En même temps, l’auteur vise à trouver un langage intelligible aujourd’hui. Il connaît, en effet, le grave désaccord entre le magistère de l’Eglise et un grand nombre de chrétiens qui la quittent ou menacent de le faire ou la contestent. « Une Eglise qui ne sait tenir qu’un langage d’endoctrinement est devenue inapte à parler un langage d’annonce, d’invitation, de dialogue, d’appel au bonheur. »
L’auteur est motivé plus qu’auparavant par un effort de véracité : d’abord en soumettant la foi de l’Eglise à un nouvel examen, en respectant avec rigueur les méthodes des sciences de la religion, en particulier l’histoire, dans l’étude des textes. Le jésuite ne limite pas son examen critique aux textes bibliques (étudiés à l’aide des meilleurs auteurs, R. Brown, J.-P. Meier, J. Becker et d’autres) ; il le prolonge en incluant les textes qui aboutissent dans les premiers conciles aux expressions de la foi du Credo chrétien. Et il se soumet lui-même à la véracité de la foi d’un croyant moderne.
Joseph Moingt part de la croyance : il observe dans les religions les plus anciennes et jusqu’à aujourd’hui une foi-confiance qui est le soubassement des relations humaines : « l’acte de faire confiance, de se confier… qui est une sortie de soi vers l’autre ». Et « l’acte de croire en Dieu jaillit d’un appel au salut ».

Révélation
Après cette approche sur le croire anthropologique, le théologien suit les lignes de la révélation de Dieu qui se fait dans la révélation du salut, et la ligne de la foi depuis les temps les plus reculés, avant même la révélation biblique. Il les repère ensuite plus nettement dans les temps du premier Testament, en particulier chez les Prophètes, et dans la révélation des Evangiles.
La révélation du Nouveau Testament se concentre dans la relation d’amour du Père à Jésus. Le théologien en suit les traces dans les évangiles synoptiques et dans les écrits de Paul et de Jean.
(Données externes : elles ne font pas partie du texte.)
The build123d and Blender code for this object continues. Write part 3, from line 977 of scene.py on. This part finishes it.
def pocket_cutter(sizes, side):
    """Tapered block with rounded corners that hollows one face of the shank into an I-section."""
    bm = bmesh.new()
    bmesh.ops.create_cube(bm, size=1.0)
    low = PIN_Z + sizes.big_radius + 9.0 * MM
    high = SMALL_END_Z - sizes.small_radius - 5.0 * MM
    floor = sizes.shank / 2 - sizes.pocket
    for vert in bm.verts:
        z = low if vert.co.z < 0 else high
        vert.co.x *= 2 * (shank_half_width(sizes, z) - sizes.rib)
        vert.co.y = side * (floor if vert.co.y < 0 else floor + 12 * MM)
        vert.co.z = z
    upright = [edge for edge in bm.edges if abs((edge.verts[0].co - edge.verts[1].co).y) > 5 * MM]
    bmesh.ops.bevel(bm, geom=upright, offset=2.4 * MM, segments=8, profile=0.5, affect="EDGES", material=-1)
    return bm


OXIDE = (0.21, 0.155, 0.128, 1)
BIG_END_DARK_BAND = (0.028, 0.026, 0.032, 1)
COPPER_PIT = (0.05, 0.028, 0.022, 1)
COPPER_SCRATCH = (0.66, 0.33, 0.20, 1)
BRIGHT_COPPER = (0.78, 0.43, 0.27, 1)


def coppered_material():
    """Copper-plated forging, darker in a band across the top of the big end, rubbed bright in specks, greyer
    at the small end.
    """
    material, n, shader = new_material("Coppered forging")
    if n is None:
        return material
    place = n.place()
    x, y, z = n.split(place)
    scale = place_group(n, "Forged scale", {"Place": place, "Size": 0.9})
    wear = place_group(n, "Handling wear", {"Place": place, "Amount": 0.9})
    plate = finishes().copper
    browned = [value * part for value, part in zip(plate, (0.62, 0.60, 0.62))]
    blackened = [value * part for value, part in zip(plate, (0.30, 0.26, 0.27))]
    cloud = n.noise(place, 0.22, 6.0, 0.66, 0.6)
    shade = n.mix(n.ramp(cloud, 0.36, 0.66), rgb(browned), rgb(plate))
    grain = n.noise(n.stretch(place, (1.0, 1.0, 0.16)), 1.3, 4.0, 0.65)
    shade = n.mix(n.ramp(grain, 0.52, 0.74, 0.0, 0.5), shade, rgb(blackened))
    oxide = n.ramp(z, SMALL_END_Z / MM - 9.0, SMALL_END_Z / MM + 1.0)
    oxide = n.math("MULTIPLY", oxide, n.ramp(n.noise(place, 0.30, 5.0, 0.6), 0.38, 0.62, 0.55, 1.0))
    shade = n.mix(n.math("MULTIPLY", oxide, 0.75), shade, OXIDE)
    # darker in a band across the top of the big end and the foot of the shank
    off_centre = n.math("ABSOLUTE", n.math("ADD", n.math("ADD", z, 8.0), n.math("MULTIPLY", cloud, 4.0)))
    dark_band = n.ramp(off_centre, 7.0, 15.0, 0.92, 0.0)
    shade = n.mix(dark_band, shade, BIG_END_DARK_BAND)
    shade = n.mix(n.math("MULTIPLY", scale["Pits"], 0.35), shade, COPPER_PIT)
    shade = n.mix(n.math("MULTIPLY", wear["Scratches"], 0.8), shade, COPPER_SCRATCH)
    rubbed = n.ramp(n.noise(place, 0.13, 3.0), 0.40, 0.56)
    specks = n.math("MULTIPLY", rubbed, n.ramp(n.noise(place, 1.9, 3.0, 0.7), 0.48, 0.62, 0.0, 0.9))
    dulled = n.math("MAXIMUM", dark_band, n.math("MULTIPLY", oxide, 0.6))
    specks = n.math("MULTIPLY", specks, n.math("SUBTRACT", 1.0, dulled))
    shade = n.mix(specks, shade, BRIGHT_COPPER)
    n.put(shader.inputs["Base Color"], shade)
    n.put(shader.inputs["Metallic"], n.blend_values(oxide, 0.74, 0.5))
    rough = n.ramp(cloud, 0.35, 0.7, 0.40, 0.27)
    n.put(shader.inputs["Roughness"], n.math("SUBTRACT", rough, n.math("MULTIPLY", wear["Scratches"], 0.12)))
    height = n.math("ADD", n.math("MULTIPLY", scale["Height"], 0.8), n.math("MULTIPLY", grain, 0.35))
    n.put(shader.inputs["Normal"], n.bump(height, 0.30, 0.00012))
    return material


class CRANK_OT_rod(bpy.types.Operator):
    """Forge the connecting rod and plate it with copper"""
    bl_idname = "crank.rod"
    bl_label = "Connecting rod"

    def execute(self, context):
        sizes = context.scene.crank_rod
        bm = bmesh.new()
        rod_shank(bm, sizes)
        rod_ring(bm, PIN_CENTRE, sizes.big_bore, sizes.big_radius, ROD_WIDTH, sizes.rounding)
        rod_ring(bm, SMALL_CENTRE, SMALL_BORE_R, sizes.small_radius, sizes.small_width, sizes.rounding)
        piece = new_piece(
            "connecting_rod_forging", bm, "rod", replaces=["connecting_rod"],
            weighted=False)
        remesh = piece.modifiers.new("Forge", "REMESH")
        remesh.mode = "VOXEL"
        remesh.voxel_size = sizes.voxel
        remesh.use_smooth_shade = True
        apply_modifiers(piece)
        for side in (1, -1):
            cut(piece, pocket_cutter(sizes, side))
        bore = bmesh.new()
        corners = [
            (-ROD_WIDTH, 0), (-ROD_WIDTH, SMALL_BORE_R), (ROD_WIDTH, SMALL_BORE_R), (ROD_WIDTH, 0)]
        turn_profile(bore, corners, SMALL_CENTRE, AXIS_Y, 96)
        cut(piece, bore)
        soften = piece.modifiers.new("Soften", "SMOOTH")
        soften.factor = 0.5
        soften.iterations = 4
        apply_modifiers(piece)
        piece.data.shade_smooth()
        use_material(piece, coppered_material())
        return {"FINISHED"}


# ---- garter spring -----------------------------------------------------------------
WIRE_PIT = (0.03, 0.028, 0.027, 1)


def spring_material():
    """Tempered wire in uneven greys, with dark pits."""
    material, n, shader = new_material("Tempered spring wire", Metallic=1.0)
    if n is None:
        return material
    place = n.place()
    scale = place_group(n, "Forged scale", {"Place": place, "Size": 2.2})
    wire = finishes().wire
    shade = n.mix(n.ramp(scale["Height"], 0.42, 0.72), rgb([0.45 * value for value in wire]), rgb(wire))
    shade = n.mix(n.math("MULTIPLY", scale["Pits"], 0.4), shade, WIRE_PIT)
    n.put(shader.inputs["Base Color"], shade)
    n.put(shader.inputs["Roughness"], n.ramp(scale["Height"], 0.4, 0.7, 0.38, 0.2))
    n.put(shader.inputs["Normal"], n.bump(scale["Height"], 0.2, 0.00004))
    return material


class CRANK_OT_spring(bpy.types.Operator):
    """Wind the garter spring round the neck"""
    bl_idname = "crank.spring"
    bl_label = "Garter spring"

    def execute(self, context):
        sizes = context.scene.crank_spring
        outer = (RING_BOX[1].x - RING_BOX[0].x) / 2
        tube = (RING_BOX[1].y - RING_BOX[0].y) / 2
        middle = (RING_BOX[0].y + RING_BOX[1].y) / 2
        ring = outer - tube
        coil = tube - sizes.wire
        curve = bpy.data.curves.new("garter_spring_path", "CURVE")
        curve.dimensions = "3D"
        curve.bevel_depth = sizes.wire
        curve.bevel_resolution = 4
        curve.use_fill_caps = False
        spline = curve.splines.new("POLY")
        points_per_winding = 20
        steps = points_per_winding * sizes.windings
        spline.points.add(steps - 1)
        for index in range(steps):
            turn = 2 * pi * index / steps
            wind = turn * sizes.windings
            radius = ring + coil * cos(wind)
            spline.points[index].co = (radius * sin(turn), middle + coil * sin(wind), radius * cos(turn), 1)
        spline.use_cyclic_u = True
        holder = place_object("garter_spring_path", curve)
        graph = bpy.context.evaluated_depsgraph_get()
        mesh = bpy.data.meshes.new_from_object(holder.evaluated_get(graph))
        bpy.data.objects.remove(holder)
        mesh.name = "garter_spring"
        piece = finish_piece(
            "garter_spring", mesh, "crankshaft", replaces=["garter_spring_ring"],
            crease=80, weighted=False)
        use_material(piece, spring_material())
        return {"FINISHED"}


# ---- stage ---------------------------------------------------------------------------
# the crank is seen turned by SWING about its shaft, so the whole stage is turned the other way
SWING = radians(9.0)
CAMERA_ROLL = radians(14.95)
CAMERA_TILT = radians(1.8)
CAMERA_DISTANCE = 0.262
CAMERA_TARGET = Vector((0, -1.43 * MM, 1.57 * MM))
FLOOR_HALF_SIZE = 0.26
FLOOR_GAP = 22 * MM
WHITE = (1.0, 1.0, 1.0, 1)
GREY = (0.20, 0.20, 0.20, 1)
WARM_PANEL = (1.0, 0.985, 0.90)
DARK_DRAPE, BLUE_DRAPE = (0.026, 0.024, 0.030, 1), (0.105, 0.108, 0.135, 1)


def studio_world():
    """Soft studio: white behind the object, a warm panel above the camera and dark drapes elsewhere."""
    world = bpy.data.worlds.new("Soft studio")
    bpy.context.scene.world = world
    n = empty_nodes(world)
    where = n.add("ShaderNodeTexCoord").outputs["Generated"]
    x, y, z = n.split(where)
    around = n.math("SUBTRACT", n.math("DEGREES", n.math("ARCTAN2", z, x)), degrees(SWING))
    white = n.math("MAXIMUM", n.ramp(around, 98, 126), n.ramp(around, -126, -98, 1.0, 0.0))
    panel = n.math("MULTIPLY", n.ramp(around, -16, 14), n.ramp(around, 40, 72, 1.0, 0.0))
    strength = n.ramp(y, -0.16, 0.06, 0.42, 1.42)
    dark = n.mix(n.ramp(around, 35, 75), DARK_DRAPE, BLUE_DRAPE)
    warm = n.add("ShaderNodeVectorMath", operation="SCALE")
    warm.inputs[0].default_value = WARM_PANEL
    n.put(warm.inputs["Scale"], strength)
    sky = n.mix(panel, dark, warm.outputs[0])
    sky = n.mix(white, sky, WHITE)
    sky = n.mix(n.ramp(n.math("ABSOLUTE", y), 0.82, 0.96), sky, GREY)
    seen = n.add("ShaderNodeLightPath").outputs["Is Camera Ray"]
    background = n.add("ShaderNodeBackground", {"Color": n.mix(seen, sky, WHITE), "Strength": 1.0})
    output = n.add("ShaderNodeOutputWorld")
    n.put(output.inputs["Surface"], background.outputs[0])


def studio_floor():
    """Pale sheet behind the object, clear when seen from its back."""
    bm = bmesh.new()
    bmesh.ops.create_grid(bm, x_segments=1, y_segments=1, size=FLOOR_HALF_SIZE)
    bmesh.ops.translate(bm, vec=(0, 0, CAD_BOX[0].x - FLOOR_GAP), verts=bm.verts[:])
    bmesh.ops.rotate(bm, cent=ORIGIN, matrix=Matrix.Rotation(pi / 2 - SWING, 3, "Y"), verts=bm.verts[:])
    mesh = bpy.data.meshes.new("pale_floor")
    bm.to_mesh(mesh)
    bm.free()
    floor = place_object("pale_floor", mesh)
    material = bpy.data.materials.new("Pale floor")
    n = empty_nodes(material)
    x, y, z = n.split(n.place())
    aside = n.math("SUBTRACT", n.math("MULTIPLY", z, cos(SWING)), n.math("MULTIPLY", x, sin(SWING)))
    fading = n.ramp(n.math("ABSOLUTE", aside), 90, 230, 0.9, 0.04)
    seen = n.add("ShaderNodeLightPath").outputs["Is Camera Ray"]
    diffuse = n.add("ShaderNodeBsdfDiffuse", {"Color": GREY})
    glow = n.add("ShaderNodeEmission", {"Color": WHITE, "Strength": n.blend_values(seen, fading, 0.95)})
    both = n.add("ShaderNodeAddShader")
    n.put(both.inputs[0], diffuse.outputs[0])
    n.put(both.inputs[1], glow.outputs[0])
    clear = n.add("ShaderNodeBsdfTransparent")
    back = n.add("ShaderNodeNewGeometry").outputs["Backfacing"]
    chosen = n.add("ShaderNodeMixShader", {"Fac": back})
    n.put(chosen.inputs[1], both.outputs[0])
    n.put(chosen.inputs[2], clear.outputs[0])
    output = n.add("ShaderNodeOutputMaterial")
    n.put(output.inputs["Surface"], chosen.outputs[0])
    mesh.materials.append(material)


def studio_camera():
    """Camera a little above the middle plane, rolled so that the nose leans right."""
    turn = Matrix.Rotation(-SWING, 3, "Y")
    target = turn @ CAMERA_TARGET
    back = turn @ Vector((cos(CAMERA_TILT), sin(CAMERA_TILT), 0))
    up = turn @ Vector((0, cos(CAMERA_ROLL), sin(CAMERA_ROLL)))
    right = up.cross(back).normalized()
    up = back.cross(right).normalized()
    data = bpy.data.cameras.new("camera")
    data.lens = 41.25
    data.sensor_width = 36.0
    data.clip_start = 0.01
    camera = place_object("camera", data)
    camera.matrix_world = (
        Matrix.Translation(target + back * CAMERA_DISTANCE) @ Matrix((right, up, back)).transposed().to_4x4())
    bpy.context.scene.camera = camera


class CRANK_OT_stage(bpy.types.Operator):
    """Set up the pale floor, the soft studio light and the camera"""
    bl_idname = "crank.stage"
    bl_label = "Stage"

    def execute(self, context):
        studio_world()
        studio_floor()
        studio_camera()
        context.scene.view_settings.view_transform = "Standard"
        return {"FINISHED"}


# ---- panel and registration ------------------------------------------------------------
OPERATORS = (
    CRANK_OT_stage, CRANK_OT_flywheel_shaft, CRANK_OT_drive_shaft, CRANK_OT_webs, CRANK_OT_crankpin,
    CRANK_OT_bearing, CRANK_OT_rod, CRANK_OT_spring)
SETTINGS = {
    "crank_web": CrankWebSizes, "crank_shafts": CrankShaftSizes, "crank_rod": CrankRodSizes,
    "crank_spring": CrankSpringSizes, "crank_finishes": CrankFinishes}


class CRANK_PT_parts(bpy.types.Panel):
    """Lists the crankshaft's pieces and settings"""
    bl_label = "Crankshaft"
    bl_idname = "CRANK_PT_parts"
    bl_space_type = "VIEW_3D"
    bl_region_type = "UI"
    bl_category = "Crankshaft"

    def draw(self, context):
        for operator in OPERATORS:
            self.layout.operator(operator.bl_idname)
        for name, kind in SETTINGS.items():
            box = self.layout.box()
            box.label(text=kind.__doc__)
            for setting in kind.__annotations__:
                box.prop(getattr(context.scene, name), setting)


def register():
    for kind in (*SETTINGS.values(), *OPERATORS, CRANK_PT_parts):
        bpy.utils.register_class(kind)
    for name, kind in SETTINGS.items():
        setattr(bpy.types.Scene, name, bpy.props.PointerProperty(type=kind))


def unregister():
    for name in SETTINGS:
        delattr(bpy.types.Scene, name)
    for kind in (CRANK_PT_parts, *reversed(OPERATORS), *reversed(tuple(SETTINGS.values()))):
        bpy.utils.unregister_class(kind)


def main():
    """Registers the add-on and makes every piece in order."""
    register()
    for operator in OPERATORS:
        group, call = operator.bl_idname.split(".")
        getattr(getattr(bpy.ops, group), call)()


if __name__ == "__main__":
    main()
Le cri de joie de Jésus adressé au Père et rapporté par Luc (10,21-22) tout comme l’invocation « Notre Père » sont l’expression très forte de cette relation d’amour entre le Père et le Fils qui peut conduire au mystère de la Trinité, « la vie de Dieu en nous grâce au don de l’Esprit ». Au lieu d’être une sorte de théorème abstrait, la Trinité exprime que Dieu est amour.
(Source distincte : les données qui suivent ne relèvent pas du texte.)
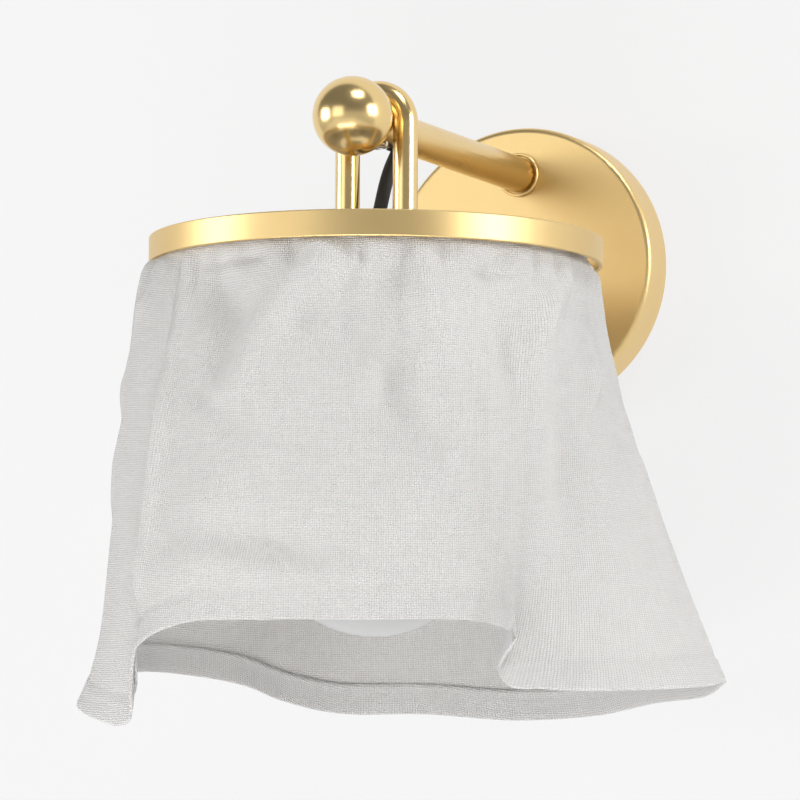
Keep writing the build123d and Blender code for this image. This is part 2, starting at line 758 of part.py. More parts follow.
def globe_profile(inset):
    """Half outline of the globe and its neck, `inset` in from the glass's outer face."""
    lip = bulb_collar_radius - neck_lip_inset - inset
    slope = radians(neck_angle)
    ball = globe_radius - inset
    join = (ball * sin(slope), globe_centre + ball * cos(slope))
    side = (ball, globe_centre)
    bottom = (0, globe_centre - ball)
    throat = ((lip + join[0]) / 2 - neck_waist, (collar_bottom + join[1]) / 2)
    with BuildLine() as outline:
        Line((0, collar_bottom), (lip, collar_bottom))
        ThreePointArc((lip, collar_bottom), throat, join)
        RadiusArc(join, side, ball)
        RadiusArc(side, bottom, ball)
        Line(bottom, (0, collar_bottom))
    return outline


with BuildPart() as bulb_globe:
    with BuildSketch(profile_plane):
        with BuildLine():
            add(globe_profile(0))
        make_face()
        with BuildLine():
            add(globe_profile(globe_glass))
        make_face(mode=Mode.SUBTRACT)
    revolve(axis=bulb_axis)
write(bulb_globe, "bulb_globe")

with BuildPart() as bulb_collar:
    with BuildSketch(shade_plane.offset(collar_bottom)):
        Circle(bulb_collar_radius)
    with BuildSketch(shade_plane.offset(base_shell_bottom)):
        Circle(base_radius)
    loft()
    with BuildSketch(shade_plane.offset(collar_bottom)):
        Circle(led_column_radius)
    extrude(amount=base_shell_bottom - collar_bottom, mode=Mode.SUBTRACT)
write(bulb_collar, "bulb_collar")

with BuildPart() as led_column:
    with BuildSketch(shade_plane.offset(base_shell_bottom - led_column_length)):
        Circle(led_column_radius)
    extrude(amount=led_column_length)
    strip_length = led_column_length - bulb_collar_height - 2 * led_strip_margin
    with BuildSketch(shade_plane.offset(base_shell_bottom - led_column_length + led_strip_margin)):
        with PolarLocations(led_column_radius, led_strip_count):
            Rectangle(2 * led_strip_depth, led_strip_width)
    extrude(amount=strip_length)
write(led_column, "led_column")

# ---- linen shade -------------------------------------------------------------------------------------


def fold_radius(direction, depth):
    """Cloth radius at a direction in degrees; depth is 0 at the ring and 1 at the lowest hem.

    Between two fold lines the radius eases over on half a cosine. Down the cloth it follows the
    parabola through the ring's circle, the half-way radius and the hem radius."""
    ordered = sorted((angle % 360, middle, hem) for angle, middle, hem in folds)
    direction %= 360
    wrapped = [(ordered[-1][0] - 360, *ordered[-1][1:]), *ordered, (ordered[0][0] + 360, *ordered[0][1:])]
    for near, far in zip(wrapped, wrapped[1:]):
        if near[0] <= direction <= far[0]:
            blend = (1 - cos(pi * (direction - near[0]) / (far[0] - near[0]))) / 2
            middle = near[1] + blend * (far[1] - near[1])
            hem = near[2] + blend * (far[2] - near[2])
    return (cloth_top_radius * (1 - depth) * (1 - 2 * depth) + 4 * middle * depth * (1 - depth)
            + hem * depth * (2 * depth - 1))


def cloth_section(depth, height, inset):
    """Closed outline of short arcs round the cloth at one level."""
    count = 2 * cloth_arcs
    points = []
    for index in range(count):
        direction = 360 * index / count
        radius = fold_radius(direction, depth) - inset
        points.append((radius * cos(radians(direction)), radius * sin(radians(direction))))
    with BuildSketch(shade_plane.offset(height)) as section:
        with BuildLine():
            for index in range(0, count, 2):
                ThreePointArc(points[index], points[index + 1], points[(index + 2) % count])
        make_face()
    return section.sketch


def cloth_sections(inset, overrun):
    """Outlines from the ring down to the hem, with the first and last moved out by overrun."""
    sections = []
    for level in range(cloth_levels):
        depth = level / (cloth_levels - 1)
        height = cloth_top + depth * (cloth_end - cloth_top)
        height += overrun * ((level == 0) - (level == cloth_levels - 1))
        sections.append(cloth_section(depth, height, inset))
    return sections


outer_sections = cloth_sections(0, 0)
inner_sections = cloth_sections(cloth_thickness, cloth_core_overrun)
turn = radians(view_turn)
with BuildPart() as fabric_shade:
    loft(sections=outer_sections)
    loft(sections=inner_sections, mode=Mode.SUBTRACT)
    for hem, side in ((front_hem, 1), (back_hem, -1)):
        upright = Plane(origin=(0, -yoke_offset, 0), x_dir=(cos(turn), sin(turn), 0),
                        z_dir=(sin(turn), -cos(turn), 0))
        with BuildSketch(upright):
            with BuildLine():
                Polyline(*hem, (hem[-1][0], hem_cut_floor), (hem[0][0], hem_cut_floor), close=True)
            make_face()
        extrude(amount=side * hem_cut_reach, mode=Mode.SUBTRACT)
write(fabric_shade, "fabric_shade")
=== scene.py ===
import bmesh
import bpy
import numpy as np
from mathutils import Matrix, Vector


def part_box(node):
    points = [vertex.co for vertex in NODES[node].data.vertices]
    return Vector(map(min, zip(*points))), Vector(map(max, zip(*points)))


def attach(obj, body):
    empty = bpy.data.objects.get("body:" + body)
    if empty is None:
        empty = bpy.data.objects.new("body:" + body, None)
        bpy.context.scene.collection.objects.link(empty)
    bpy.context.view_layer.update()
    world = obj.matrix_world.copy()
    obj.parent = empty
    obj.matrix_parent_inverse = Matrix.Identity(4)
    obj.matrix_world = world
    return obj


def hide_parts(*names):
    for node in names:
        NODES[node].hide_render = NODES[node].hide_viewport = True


# Fabric shade wall light: a brass plate and arm on the wall, a linen shade hung under a brass hoop.

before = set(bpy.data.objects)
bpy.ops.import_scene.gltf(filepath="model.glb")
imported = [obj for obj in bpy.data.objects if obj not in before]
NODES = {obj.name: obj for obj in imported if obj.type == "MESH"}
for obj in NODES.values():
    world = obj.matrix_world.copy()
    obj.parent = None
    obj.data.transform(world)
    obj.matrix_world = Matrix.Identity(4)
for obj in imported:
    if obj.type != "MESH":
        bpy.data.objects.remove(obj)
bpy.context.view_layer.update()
MM = 0.001

# ---- places taken from the frame -----------------------------------------------------------------------


def middle(node):
    """Centre of a node's box, in metres."""
    low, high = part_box(node)
    return (low + high) / 2


HUB = middle("shade_hoop")
HUB_X, HUB_Y = HUB.x, HUB.y
WIRE_LOW, WIRE_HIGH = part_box("fabric_ring")
WIRE_Z = (WIRE_LOW.z + WIRE_HIGH.z) / 2
WIRE_THICKNESS = WIRE_HIGH.z - WIRE_LOW.z
WIRE_RADIUS = (WIRE_HIGH.x - WIRE_LOW.x - WIRE_THICKNESS) / 2

# ---- camera --------------------------------------------------------------------------------------------

PHOTO_SIZE = 800
VIEW_TURN = 23.95  # degrees round from square on, to the light's right
VIEW_RISE = -6.15  # degrees above level, so the camera looks up
VIEW_ROLL = 0.3
VIEW_DISTANCE = 2.2
MM_PER_PIXEL = 0.401  # at the hoop
HOOP_PIXEL = (376.0, 240.5)  # where the centre of the hoop's upper edge stands in the photograph
SENSOR = 36.0  # mm
SIGHT_END = 20.0


def make_camera():
    """The camera whose axis looks through the photograph's centre, placed by the hoop's own pixel."""
    turn, rise, roll = np.radians([VIEW_TURN, VIEW_RISE, VIEW_ROLL])
    back = Vector((np.sin(turn) * np.cos(rise), -np.cos(turn) * np.cos(rise), np.sin(rise)))
    level = Vector((np.cos(turn), np.sin(turn), 0))
    upright = back.cross(level)
    right = level * np.cos(roll) + upright * np.sin(roll)
    up = upright * np.cos(roll) - level * np.sin(roll)
    focal_pixels = VIEW_DISTANCE / (MM_PER_PIXEL * MM)
    across = (HOOP_PIXEL[0] - PHOTO_SIZE / 2) / focal_pixels
    down = (HOOP_PIXEL[1] - PHOTO_SIZE / 2) / focal_pixels
    ray = right * across - up * down - back
    hoop_top = Vector((HUB_X, HUB_Y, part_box("shade_hoop")[1].z))
    data = bpy.data.cameras.new("camera")
    data.sensor_width = SENSOR
    data.lens = focal_pixels / PHOTO_SIZE * SENSOR
    data.clip_end = SIGHT_END
    camera = bpy.data.objects.new("camera", data)
    axes = Matrix((right, up, back)).transposed()
    camera.matrix_world = Matrix.Translation(hoop_top - ray * VIEW_DISTANCE) @ axes.to_4x4()
    bpy.context.scene.collection.objects.link(camera)
    bpy.context.scene.camera = camera


make_camera()

# ---- mesh helpers --------------------------------------------------------------------------------------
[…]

Le théologien revient aussi longuement sur les affirmations johanniques de la préexistence de Jésus auprès de Dieu. Il faut éviter de les interpréter de manière chronologique, au premier degré, comme si l’horloge de l’existence de Jésus était remontée vers le début, mais plutôt les comprendre comme la présence en Dieu, depuis toujours, du dessein et de la mission de Jésus.
Le salut, déjà espéré par les peuples dans les temps primordiaux, devient présent dans la destinée de Jésus - mort et ressuscité - reconnue par le témoignage des disciples. C’est le salut d’un Dieu qui s’est dépouillé des attributs de la Toute-Puissance dans la destinée de son fils, en particulier à la croix. La révélation porte sur l’humanité de Dieu, l’amour par lequel il entre en communication avec les hommes. Sa venue s’effectue pour le croyant, suite à son baptême, par l’approche, la rencontre et la défense des petits et des faibles. Croire au Dieu qui vient n’est pas un objectif renvoyé dans un avenir inaccessible et lointain : c’est, dès à présent, un appel et une tâche pour les croyants, et cela peut constituer un point d’attraction, peut-être, pour les autres.

Un essai libre
L’essai magistral de Joseph Moingt aborde sans érudition inutile mais avec grande rigueur toutes les grandes questions de la pensée chrétienne (le sens du mythe, la foi personnelle et la foi de l’Eglise, la résurrection du Christ, l’incarnation et la rédemption, la Trinité…). On saura gré à l’auteur d’avoir écrit, à près de cent ans, avec grande liberté, cet ouvrage de synthèse pour la réflexion des croyants et aussi pour ceux qui sont éloignés de la foi chrétienne.
Le théologien jésuite annonce une deuxième partie sur la vie et la mission de l’Eglise, comprise comme humanisation du monde. Souhaitons-lui une prochaine parution.